Raw data >>

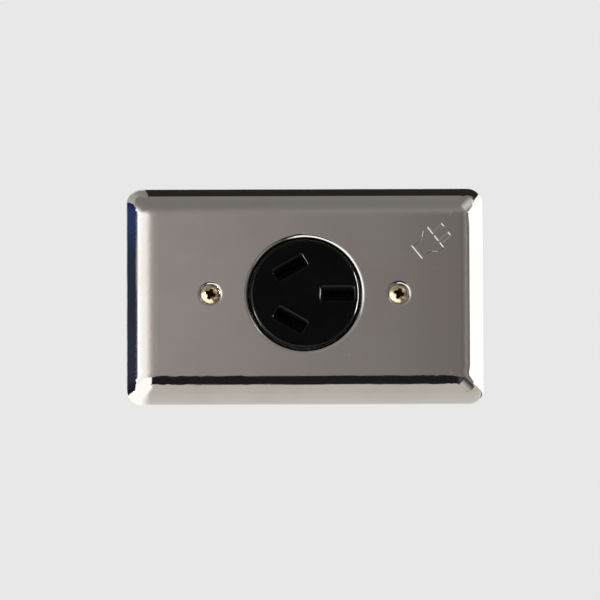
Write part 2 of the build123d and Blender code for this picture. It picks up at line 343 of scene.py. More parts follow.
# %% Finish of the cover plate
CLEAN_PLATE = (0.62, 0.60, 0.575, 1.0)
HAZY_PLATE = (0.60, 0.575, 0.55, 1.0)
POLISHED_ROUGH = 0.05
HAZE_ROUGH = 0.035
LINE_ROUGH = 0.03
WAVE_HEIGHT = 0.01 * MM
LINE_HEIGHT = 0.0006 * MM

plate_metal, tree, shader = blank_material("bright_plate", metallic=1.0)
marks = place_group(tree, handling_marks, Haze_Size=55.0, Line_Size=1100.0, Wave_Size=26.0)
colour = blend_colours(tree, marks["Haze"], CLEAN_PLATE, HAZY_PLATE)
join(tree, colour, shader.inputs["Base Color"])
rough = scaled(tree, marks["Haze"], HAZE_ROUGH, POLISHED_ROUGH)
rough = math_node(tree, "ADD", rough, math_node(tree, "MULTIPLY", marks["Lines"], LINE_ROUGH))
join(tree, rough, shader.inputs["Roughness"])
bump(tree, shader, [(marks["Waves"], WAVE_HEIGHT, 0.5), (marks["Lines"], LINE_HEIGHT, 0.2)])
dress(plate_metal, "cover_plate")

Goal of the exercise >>
Your task is to quote the listing above word for word.

Expected answer >>
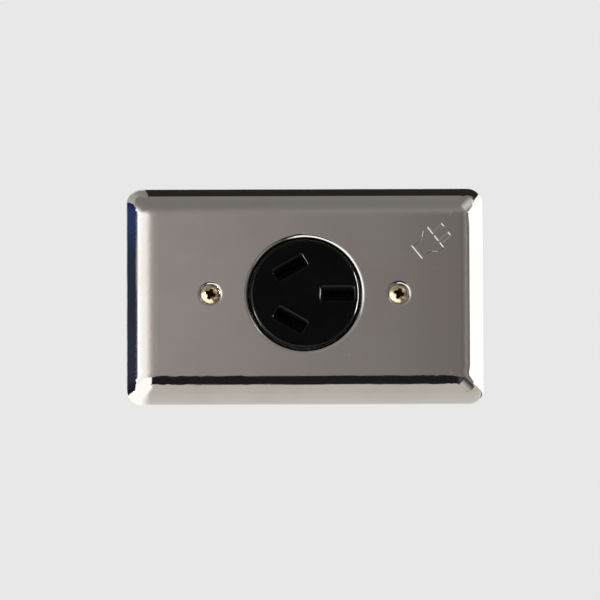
Write part 2 of the build123d and Blender code for this picture. It picks up at line 343 of scene.py. More parts follow.
# %% Finish of the cover plate
CLEAN_PLATE = (0.62, 0.60, 0.575, 1.0)
HAZY_PLATE = (0.60, 0.575, 0.55, 1.0)
POLISHED_ROUGH = 0.05
HAZE_ROUGH = 0.035
LINE_ROUGH = 0.03
WAVE_HEIGHT = 0.01 * MM
LINE_HEIGHT = 0.0006 * MM

plate_metal, tree, shader = blank_material("bright_plate", metallic=1.0)
marks = place_group(tree, handling_marks, Haze_Size=55.0, Line_Size=1100.0, Wave_Size=26.0)
colour = blend_colours(tree, marks["Haze"], CLEAN_PLATE, HAZY_PLATE)
join(tree, colour, shader.inputs["Base Color"])
rough = scaled(tree, marks["Haze"], HAZE_ROUGH, POLISHED_ROUGH)
rough = math_node(tree, "ADD", rough, math_node(tree, "MULTIPLY", marks["Lines"], LINE_ROUGH))
join(tree, rough, shader.inputs["Roughness"])
bump(tree, shader, [(marks["Waves"], WAVE_HEIGHT, 0.5), (marks["Lines"], LINE_HEIGHT, 0.2)])
dress(plate_metal, "cover_plate")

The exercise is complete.